Starting at the line with "Turn this picture" and stopping at the line with "# the floor.", repeat each line exactly. Include both and omit the rest.
* Start Records for the task *
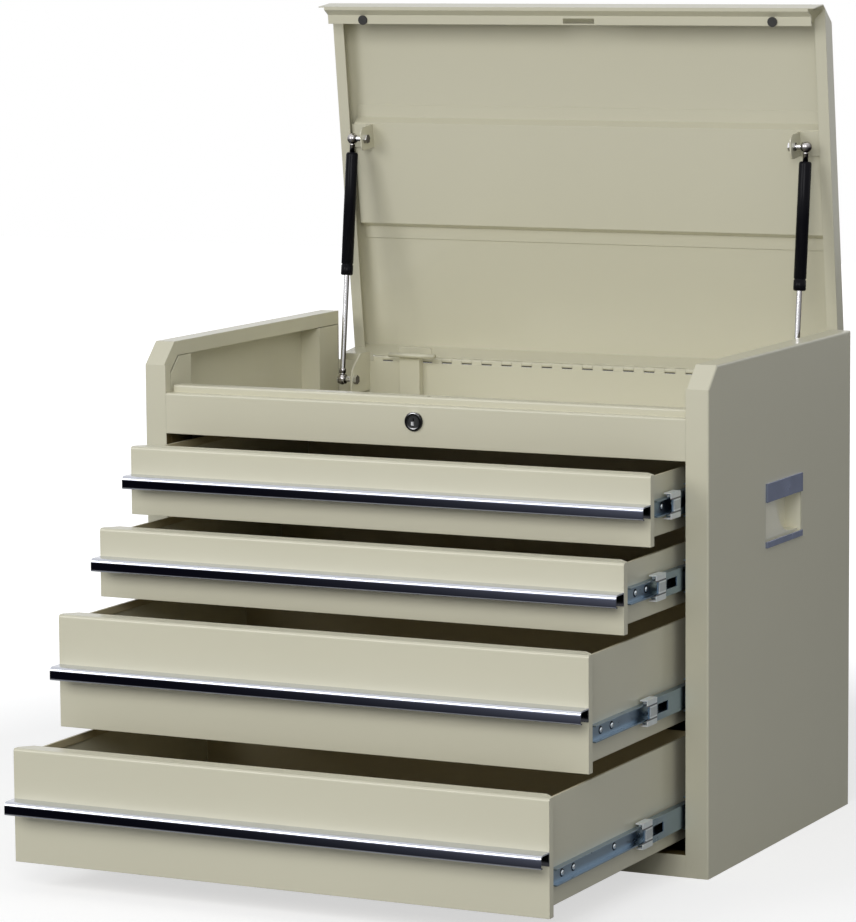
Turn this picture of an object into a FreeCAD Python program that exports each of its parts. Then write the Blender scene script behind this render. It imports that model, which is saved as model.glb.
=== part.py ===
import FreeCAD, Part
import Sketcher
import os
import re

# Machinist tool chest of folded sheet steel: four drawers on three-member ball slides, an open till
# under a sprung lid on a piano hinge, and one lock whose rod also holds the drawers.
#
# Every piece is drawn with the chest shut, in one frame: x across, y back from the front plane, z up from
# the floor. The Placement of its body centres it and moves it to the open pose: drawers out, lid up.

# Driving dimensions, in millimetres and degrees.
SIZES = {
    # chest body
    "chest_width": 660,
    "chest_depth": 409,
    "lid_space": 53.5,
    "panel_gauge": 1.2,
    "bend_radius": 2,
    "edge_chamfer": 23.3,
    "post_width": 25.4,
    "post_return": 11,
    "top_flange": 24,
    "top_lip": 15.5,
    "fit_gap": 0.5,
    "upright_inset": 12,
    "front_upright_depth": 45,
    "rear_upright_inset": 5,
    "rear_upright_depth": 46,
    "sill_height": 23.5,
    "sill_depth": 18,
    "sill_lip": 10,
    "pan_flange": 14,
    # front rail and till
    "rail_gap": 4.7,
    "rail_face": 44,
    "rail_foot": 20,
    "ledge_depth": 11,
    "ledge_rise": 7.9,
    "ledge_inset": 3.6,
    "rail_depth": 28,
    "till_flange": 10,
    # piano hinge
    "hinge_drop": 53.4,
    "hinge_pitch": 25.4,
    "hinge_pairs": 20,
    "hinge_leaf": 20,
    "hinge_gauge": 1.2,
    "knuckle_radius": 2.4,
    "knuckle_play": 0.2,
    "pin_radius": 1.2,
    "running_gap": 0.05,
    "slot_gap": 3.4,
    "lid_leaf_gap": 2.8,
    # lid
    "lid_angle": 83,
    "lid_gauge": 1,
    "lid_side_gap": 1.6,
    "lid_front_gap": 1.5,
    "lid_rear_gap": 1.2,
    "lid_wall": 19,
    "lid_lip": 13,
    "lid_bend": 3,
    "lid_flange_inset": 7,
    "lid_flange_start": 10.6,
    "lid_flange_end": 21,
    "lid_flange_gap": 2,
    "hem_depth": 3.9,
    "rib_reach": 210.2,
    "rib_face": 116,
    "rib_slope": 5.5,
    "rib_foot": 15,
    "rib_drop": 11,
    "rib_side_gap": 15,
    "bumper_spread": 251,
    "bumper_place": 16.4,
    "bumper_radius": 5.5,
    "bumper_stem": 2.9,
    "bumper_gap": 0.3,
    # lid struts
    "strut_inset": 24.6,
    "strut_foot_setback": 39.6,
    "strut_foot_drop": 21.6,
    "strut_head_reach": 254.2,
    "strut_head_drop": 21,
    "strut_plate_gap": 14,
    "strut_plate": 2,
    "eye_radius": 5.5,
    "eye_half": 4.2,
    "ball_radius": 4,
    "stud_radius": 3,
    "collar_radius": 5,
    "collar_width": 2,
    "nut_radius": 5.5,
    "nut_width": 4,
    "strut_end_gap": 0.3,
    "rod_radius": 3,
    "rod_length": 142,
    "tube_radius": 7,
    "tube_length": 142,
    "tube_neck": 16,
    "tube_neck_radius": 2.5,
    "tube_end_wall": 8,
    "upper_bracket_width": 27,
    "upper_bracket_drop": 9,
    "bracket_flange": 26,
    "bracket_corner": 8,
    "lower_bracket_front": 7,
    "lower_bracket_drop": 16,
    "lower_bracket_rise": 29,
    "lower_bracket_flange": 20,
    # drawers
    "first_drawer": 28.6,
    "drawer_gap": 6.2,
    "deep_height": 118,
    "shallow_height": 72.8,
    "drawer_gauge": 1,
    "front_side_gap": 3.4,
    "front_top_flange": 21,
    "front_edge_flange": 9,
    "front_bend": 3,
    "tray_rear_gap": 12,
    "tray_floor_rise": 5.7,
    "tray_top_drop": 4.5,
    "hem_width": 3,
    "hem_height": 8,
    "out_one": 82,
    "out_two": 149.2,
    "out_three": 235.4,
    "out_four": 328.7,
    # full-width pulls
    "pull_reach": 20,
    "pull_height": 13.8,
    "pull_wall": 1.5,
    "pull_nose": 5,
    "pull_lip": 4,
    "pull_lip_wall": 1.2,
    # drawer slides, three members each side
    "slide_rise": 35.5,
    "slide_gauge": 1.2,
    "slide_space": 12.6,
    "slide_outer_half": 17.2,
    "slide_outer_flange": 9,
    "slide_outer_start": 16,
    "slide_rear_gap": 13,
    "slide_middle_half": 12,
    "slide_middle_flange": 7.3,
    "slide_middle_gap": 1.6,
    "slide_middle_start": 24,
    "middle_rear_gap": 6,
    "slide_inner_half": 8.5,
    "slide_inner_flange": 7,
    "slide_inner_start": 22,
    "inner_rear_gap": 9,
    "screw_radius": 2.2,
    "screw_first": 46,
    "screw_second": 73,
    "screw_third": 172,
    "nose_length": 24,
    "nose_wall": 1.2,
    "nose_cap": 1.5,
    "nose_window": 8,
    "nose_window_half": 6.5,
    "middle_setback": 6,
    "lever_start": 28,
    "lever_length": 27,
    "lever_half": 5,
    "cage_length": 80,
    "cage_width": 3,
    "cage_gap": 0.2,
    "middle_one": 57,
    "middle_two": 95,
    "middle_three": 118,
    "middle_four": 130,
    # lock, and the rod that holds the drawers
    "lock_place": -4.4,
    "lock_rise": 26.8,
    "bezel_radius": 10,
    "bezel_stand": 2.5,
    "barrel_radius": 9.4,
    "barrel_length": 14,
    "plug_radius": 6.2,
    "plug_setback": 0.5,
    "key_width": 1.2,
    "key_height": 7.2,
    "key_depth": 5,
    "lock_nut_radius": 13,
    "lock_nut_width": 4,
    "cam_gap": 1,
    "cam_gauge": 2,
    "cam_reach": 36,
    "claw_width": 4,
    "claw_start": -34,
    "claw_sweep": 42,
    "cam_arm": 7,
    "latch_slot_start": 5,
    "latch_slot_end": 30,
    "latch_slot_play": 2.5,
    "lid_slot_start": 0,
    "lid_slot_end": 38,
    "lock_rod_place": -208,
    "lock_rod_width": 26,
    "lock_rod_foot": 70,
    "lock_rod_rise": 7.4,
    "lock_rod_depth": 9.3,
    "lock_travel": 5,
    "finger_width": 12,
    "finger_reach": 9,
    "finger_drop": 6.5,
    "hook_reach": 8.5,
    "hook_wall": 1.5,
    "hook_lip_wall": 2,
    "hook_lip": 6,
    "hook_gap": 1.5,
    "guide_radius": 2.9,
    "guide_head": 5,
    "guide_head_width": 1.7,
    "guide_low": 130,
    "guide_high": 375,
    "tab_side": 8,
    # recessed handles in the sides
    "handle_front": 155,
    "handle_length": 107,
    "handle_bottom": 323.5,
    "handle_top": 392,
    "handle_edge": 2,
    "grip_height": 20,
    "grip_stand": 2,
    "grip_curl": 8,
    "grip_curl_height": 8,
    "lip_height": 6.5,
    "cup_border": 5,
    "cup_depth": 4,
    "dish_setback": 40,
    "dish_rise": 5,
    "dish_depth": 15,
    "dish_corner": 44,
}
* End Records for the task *
* Start Records for the task *
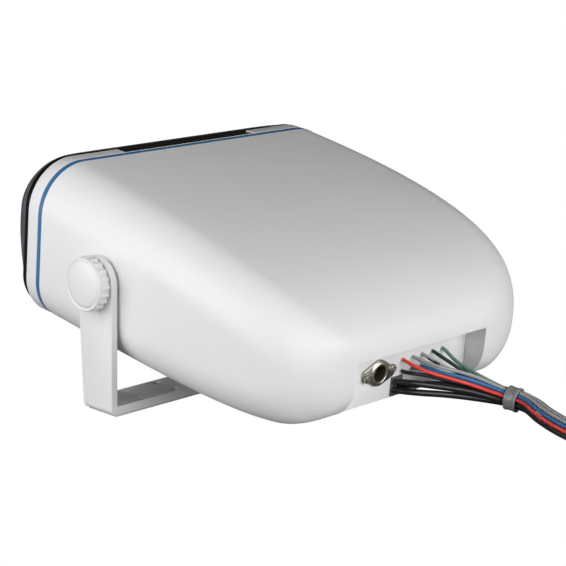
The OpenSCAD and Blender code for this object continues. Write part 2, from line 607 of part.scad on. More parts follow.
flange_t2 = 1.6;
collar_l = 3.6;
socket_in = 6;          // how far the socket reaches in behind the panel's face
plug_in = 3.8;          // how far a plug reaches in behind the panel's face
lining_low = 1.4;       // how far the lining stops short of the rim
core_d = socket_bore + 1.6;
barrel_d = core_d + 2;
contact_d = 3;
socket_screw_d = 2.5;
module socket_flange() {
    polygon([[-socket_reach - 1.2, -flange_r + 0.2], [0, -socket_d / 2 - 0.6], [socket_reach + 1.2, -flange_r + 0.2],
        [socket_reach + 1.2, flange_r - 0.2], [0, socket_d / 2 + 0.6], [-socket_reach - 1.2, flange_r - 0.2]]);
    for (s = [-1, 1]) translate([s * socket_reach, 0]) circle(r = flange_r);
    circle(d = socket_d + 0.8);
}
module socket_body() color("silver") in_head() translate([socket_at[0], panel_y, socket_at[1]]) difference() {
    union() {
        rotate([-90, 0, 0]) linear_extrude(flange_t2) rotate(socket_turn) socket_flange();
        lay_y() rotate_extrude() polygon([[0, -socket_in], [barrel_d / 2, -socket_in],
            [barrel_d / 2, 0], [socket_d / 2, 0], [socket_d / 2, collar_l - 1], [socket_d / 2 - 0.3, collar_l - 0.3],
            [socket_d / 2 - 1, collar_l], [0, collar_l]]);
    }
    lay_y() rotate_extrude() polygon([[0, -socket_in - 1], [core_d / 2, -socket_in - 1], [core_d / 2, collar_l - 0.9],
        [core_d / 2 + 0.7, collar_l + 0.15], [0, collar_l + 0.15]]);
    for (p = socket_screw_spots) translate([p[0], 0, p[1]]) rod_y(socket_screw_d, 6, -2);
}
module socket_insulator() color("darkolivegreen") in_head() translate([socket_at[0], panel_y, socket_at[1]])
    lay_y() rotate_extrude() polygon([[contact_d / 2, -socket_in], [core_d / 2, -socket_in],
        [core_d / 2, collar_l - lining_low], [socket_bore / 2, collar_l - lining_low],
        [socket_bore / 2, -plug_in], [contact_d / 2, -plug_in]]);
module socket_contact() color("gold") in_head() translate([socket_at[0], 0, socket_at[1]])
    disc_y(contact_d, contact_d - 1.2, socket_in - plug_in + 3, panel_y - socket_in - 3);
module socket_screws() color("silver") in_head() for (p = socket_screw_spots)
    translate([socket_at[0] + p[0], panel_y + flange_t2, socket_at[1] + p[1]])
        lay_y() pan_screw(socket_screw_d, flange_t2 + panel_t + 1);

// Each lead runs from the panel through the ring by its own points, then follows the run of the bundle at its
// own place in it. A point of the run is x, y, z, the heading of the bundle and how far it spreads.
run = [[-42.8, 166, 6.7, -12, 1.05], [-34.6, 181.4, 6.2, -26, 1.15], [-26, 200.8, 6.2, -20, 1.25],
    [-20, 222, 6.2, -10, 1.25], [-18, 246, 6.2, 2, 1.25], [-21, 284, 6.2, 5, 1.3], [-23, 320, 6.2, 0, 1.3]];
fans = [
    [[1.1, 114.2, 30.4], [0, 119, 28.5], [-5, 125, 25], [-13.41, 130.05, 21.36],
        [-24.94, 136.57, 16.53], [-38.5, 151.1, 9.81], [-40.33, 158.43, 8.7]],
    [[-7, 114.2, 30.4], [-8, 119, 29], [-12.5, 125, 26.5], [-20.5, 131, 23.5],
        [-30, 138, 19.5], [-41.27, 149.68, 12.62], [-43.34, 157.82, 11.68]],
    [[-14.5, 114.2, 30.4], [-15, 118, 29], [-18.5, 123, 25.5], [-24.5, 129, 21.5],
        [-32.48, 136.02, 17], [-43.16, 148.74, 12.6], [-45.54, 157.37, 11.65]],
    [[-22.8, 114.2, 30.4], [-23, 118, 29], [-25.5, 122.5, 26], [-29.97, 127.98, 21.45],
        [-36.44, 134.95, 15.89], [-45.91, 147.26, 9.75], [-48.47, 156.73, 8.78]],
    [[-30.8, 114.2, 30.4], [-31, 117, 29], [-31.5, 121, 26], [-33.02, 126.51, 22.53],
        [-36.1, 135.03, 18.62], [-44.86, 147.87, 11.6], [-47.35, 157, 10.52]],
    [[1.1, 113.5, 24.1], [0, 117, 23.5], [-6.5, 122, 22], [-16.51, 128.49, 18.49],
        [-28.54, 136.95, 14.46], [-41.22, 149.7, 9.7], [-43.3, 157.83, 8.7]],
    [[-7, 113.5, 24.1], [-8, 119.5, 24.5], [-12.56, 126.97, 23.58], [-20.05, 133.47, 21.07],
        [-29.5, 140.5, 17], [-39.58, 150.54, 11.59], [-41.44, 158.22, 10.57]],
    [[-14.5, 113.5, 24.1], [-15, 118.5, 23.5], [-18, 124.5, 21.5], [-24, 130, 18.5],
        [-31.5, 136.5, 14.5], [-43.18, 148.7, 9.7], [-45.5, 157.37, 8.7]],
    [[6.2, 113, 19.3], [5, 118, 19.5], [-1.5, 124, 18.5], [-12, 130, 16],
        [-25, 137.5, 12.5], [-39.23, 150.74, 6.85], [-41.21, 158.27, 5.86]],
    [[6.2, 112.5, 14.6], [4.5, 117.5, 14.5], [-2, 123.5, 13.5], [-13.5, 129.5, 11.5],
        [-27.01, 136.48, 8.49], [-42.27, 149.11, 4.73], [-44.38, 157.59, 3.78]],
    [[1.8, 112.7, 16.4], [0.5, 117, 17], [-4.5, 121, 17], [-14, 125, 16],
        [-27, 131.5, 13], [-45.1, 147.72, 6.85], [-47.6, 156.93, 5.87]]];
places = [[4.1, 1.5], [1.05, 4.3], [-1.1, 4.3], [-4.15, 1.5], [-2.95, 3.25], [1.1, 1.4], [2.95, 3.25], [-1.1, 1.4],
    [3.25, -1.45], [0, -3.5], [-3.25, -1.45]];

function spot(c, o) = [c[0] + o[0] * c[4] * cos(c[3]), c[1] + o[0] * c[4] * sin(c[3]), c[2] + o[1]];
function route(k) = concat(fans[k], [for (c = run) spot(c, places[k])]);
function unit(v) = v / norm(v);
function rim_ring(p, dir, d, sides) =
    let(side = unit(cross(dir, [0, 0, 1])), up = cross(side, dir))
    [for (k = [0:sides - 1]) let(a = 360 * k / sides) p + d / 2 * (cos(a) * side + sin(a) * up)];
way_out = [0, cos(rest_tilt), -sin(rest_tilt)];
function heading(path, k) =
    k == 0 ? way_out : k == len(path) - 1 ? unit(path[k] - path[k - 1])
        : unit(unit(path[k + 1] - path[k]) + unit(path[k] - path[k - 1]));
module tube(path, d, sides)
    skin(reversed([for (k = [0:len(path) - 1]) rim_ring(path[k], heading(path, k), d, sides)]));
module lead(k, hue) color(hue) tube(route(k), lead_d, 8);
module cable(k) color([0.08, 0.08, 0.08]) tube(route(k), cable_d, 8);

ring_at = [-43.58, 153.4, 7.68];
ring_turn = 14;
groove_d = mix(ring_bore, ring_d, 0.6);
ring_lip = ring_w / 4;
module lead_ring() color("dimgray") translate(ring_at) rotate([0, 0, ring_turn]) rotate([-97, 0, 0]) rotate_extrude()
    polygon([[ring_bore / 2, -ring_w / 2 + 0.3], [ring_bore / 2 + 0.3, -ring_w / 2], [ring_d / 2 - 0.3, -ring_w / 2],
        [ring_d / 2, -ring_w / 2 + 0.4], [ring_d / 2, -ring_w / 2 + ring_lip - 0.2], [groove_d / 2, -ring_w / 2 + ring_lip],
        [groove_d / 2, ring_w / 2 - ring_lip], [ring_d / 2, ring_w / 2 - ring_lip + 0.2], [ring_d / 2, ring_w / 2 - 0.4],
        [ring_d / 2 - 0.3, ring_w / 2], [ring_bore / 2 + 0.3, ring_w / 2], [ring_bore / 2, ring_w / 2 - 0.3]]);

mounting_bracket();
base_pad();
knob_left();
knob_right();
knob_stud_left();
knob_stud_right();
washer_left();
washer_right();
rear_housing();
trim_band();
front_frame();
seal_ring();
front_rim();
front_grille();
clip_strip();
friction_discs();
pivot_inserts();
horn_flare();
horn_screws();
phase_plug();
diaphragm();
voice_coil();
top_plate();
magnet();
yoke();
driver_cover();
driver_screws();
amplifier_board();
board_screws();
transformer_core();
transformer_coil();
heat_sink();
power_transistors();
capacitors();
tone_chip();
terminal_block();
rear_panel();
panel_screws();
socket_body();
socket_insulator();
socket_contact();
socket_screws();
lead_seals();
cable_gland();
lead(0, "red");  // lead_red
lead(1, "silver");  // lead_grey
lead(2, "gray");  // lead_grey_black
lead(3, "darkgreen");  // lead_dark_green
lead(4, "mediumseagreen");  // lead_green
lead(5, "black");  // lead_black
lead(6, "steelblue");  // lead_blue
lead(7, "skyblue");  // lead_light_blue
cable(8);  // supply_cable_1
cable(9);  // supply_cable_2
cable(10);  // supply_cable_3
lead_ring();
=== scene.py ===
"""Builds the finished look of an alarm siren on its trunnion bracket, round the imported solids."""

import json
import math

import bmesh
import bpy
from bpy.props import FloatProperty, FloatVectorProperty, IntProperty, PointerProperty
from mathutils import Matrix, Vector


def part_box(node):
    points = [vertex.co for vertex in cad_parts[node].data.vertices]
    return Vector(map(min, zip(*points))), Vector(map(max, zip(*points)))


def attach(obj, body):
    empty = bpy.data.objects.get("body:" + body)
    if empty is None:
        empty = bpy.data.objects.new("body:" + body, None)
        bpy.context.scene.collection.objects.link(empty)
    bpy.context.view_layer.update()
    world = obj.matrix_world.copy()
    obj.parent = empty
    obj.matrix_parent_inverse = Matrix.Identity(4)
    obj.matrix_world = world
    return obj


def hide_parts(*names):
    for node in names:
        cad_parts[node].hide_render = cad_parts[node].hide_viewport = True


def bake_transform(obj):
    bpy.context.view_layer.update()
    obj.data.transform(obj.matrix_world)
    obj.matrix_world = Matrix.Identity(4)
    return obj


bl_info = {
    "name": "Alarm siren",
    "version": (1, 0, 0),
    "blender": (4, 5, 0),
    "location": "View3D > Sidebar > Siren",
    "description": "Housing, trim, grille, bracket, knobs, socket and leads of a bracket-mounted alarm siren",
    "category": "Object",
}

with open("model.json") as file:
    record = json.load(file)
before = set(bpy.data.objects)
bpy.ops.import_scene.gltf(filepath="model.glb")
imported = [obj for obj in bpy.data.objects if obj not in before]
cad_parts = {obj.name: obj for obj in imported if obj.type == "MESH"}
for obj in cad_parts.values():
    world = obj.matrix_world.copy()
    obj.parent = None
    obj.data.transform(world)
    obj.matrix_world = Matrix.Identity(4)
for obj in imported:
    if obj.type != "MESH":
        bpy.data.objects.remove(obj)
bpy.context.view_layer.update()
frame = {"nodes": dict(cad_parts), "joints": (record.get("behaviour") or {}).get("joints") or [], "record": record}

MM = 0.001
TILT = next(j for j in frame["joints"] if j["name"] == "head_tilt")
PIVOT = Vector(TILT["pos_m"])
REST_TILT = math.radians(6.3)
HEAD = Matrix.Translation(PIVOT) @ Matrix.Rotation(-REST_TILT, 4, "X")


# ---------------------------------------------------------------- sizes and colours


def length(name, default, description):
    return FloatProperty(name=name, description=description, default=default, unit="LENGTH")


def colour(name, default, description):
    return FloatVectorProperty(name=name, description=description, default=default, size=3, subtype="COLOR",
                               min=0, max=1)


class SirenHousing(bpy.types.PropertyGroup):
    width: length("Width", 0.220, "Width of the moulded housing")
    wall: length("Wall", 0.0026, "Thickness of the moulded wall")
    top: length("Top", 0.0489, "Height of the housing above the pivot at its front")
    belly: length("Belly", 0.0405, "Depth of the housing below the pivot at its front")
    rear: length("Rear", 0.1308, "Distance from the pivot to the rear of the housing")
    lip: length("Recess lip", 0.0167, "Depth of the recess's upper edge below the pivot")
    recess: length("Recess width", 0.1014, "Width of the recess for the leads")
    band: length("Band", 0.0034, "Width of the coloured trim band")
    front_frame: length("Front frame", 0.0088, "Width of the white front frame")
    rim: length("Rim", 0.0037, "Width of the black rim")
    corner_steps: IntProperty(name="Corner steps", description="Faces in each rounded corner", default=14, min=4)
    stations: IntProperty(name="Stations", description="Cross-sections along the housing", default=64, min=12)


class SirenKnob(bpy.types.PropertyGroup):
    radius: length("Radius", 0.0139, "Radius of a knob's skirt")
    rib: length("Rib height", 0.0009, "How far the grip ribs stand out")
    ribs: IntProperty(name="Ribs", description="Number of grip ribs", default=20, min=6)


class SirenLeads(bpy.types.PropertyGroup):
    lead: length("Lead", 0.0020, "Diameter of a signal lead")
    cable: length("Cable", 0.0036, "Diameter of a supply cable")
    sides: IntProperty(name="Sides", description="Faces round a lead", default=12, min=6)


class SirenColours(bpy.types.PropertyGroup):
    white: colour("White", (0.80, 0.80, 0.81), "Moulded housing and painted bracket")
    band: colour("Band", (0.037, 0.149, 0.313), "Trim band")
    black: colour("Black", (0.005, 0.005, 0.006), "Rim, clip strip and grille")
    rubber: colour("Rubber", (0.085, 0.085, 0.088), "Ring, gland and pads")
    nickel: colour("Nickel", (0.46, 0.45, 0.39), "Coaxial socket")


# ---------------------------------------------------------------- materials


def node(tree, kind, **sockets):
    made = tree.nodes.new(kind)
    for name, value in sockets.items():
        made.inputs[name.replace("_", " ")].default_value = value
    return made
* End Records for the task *
* Answer below:
Turn this picture of an object into a FreeCAD Python program that exports each of its parts. Then write the Blender scene script behind this render. It imports that model, which is saved as model.glb.
=== part.py ===
import FreeCAD, Part
import Sketcher
import os
import re

# Machinist tool chest of folded sheet steel: four drawers on three-member ball slides, an open till
# under a sprung lid on a piano hinge, and one lock whose rod also holds the drawers.
#
# Every piece is drawn with the chest shut, in one frame: x across, y back from the front plane, z up from
# the floor. The Placement of its body centres it and moves it to the open pose: drawers out, lid up.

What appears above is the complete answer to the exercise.